A requirement to "disclose statements" is not a requirement to isolate statements. For one,
the Court denied the defense request for effectively that relief in the first round of pretrial motions.
(Op. & Order at 30-31, Dkt. No. 207). For another, in the defense's many rounds of briefing on
this issue, it has cited no case—not from this District, nor any other—in which a Court ordered the
Government to segregate and itemize co-conspirator statements from other statements for the
convenience of the defense. The Government is aware of no such case—likely because such an
order would be in considerable tension with Circuit precedent, see In re U.S., 834 F.2d at 286. For
a third, the guiding principle of the defense's justification for its request is to facilitate litigation
of those statements' admissibility pre-trial. But the law of the Second Circuit is that such
statements can be conditionally admitted during the trial, and their admissibility litigated
thereafter. See, e.g., United States v. Ferguson, 676 F.3d 260, 273 n.8 (2d Cir. 2011) (citing United
States v. Geaney, 417 F.2d 1116, 1120 (2d Cir. 1969)); Op. & Order at 30, Dkt. No. 207. As much
59
EFTA00088861
as the defense might like the Government to create such an index, that is simply not how the
litigation of co-conspirator statements is handled. And it is not what the Court's order, requiring
"disclos[ur]e" of co-conspirator statements, required.

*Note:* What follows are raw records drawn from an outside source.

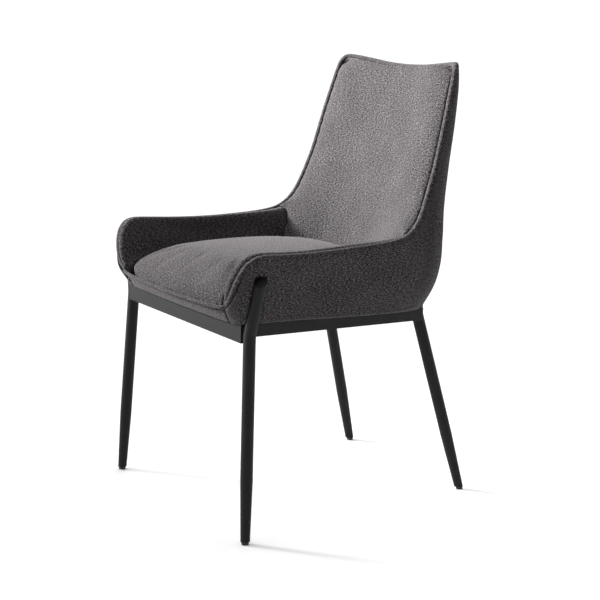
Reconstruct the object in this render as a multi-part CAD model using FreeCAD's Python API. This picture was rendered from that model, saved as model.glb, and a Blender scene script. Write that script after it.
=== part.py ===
"""Upholstered dining chair: bent steel legs, welded seat frame, plywood shell, foam and sewn covers.

Millimetres. +Z is up, the chair faces -Y, X = 0 is the plane of symmetry.
Values below are measured from midway between the front and the rear feet;
the saved pieces have their origin on the floor under the middle of the whole depth.
"""
import FreeCAD, Part
import math
import os

V = FreeCAD.Vector
ORIGIN_SHIFT = V(0, 6.07, 0)

# ---- legs ----
TUBE_RADIUS = 12.0
TUBE_WALL = 2.0
FOOT_RADIUS = 9.0
TAPER_LENGTH = 125.0
BEND_RADIUS = 60.0
FRONT_FOOT = V(269.0, -277.0, 0.0)
FRONT_BEND = V(245.3, -255.5, 397.0)
FRONT_STUB_TOP = V(273.0, -248.0, 501.0)
REAR_FOOT = V(208.0, 277.0, 0.0)
REAR_BEND = V(174.2, 177.0, 391.0)
REAR_STUB_TOP = V(163.0, 215.5, 505.0)
STUB_CUT_LEAN = 38.0
CAP_THICKNESS = 2.0
FOOT_OVERRUN = 20.0
STUB_OVERRUN = 30.0
STUB_ROOM = 10.0
CUTTER = 60.0

# ---- foot plugs ----
GLIDE_RADIUS = 7.2
GLIDE_HEIGHT = 6.0
GLIDE_STEM = 16.0
GLIDE_PLAY = 0.2
GLIDE_ROUNDING = 1.2

# ---- seat frame ----
RAIL_DEPTH = 20.0
SIDE_RAIL_HEIGHT = 25.0
FRONT_RAIL_HEIGHT = 37.5
RAIL_WALL = 1.5
FRAME_FRONT_Y = -255.5
FRAME_FRONT_TOP = 419.5
FRAME_SLOPE = 0.057
FRONT_RAIL_FACE_Y = -269.5
FRONT_RAIL_HALF = 237.0
SIDE_RAIL_FRONT_X = 249.4
SIDE_RAIL_REAR_LAP = 0.1
SIDE_RAIL_PAST_LEG = 4.5

# ---- fixings ----
TAB_LENGTH = 34.0
TAB_WIDTH = 26.0
TAB_THICKNESS = 3.0
TAB_FRONT_Y = -165.0
TAB_REAR_Y = 95.0
TAB_LAP = 6.0
TAB_PLAY = 1.0
BOLT_RADIUS = 3.0
BOLT_HOLE_RADIUS = 3.3
BOLT_LENGTH = 15.0
BOLT_HEAD_RADIUS = 5.5
BOLT_HEAD_HEIGHT = 4.0
BOLT_SOCKET_RADIUS = 2.25
HOLE_REACH = 10.0
WASHER_RADIUS = 6.5
WASHER_THICKNESS = 1.6
TEE_FLANGE_RADIUS = 9.0
TEE_FLANGE_THICKNESS = 1.2
TEE_BARREL_RADIUS = 4.0
TEE_BARREL_SHORT = 2.0
THREAD_PLAY = 0.05
SCREW_RADIUS = 2.0
SCREW_HEAD_RADIUS = 4.0
SCREW_HEAD_HEIGHT = 3.0
SCREW_LENGTH = 28.0
STAPLE_WIDTH = 10.0
STAPLE_WIRE = 0.8
STAPLE_PITCH = 70.0
STAPLE_RUN = 320.0
STAPLE_INSET = 8.0
STAPLE_PLAY = 0.05

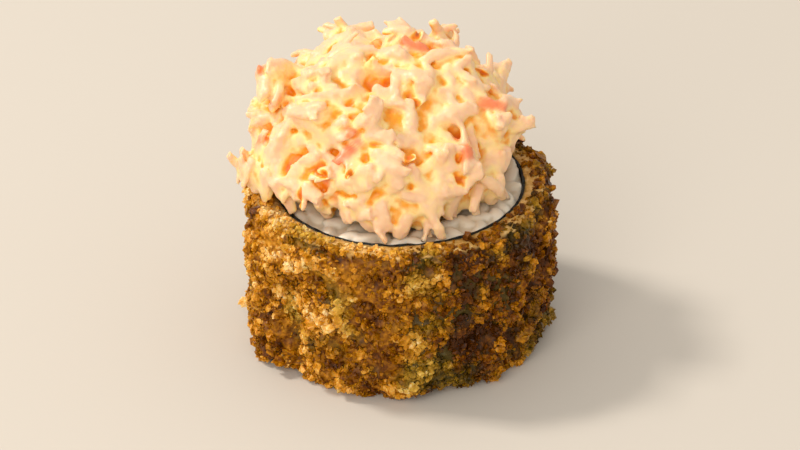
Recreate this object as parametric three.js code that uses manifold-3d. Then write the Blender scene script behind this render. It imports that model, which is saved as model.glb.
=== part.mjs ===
// One cut piece of a tempura sushi roll, standing on its cut end. A crumbed, deep-fried batter coating
// goes round a sheet of nori, the nori goes round the rice, and a heap of shredded crab stick in
// a creamy dressing lies on top.
//
// Millimetres, +Z up. The origin is the middle of the flat cut end that the piece stands on.
// -Y is the side that faces the eye, and +X is to its right.

import * as THREE from "three";
import { mergeVertices } from "three/addons/utils/BufferGeometryUtils.js";
import Module from "manifold-3d";

const wasm = await Module();
wasm.setup();

// ---------------------------------------------------------------- driving dimensions

const ROLL_HEIGHT = 27; // between the two cuts
const ROLL_RADIUS = 23.3; // to the batter between the crumbs, at its widest
const COATING_WALL = 3.3; // batter and crumbs together
const NORI_SHEET = 0.5; // steamed and folded on itself
const NORI_STANDING = 0.1; // how far it stands out of the upper cut
const CLEARANCE = 0.3; // between one layer and the next
const FOOT_TAPER = 0.9; // the coating draws in this far towards its foot
const LOWER_EDGE = new THREE.Vector2(1.5, 2.4); // inwards and upwards size of its rounding
const UPPER_EDGE = new THREE.Vector2(0.7, 1.6);
const LOBES = [
  { share: 0.013, round: 2, start: -0.6 }, // how the roll is out of round, as shares of its radius
  { share: 0.009, round: 3, start: 1.2 },
];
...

The Government's obligation is to make disclosures. The Government is not obligated to
serve as members of the defense team, reviewing Jencks Act materials for the defense and
itemizing and indexing disclosures for them. The Government is no more obligated to itemize
Jencks Act materials containing co-conspirator statements than it is obligated to exhaustively detail
for the defense the basis for offering any other type of witness statement contained in the Jencks
Act material it has produced. Such an obligation would extremely burdensome and is both without
precedent and entirely unnecessary. The defense team has ample resources to review the
Government's disclosures and file any motions they wish to make regarding the admission of
certain testimony. And there is ample time before trial for the defense to do so, and no basis in the
record to believe the defense will be unable to raise these issues and seek a ruling before trial.
The defense argues that the Court did order the Government to itemize co-conspirator
statements contained in its Jencks Act production. In support, however, the defense cites to orders
relating to the disclosure of the identities of co-conspirators. (Compare Def. Mot. 1 at 2 (citing
Dkt. No. 317 at 12 n.1) and Def. Mot. 1 at 3 (citing Dkt. No. 335 at 3) (stating that the Court
rejected the defendant's arguments "because of 'the need for the parties to litigate co-conspirator
issues in advance of friar (emphasis in Def. Mot. I)), with Op. & Order at 12 n.1, Dkt. No. 317
("Additionally, Maxwell includes in her motion for a bill of particulars a request to require the
government to identify the unnamed co-conspirators who allegedly participated in the conspiracies
60
EFTA00088862
charged in the S2 indictment."), and Order at 3, Dkt. No. 335 (following the above sentence with
"In light of the interests discussed above . . . the Court will require the Government to disclose the
identities of any unnamed co-conspirators . . . .").
The defense also argues that failure to provide an index of co-conspirator statements
permits "the presentation of false testimony" and is "an invitation to manufacture evidence,"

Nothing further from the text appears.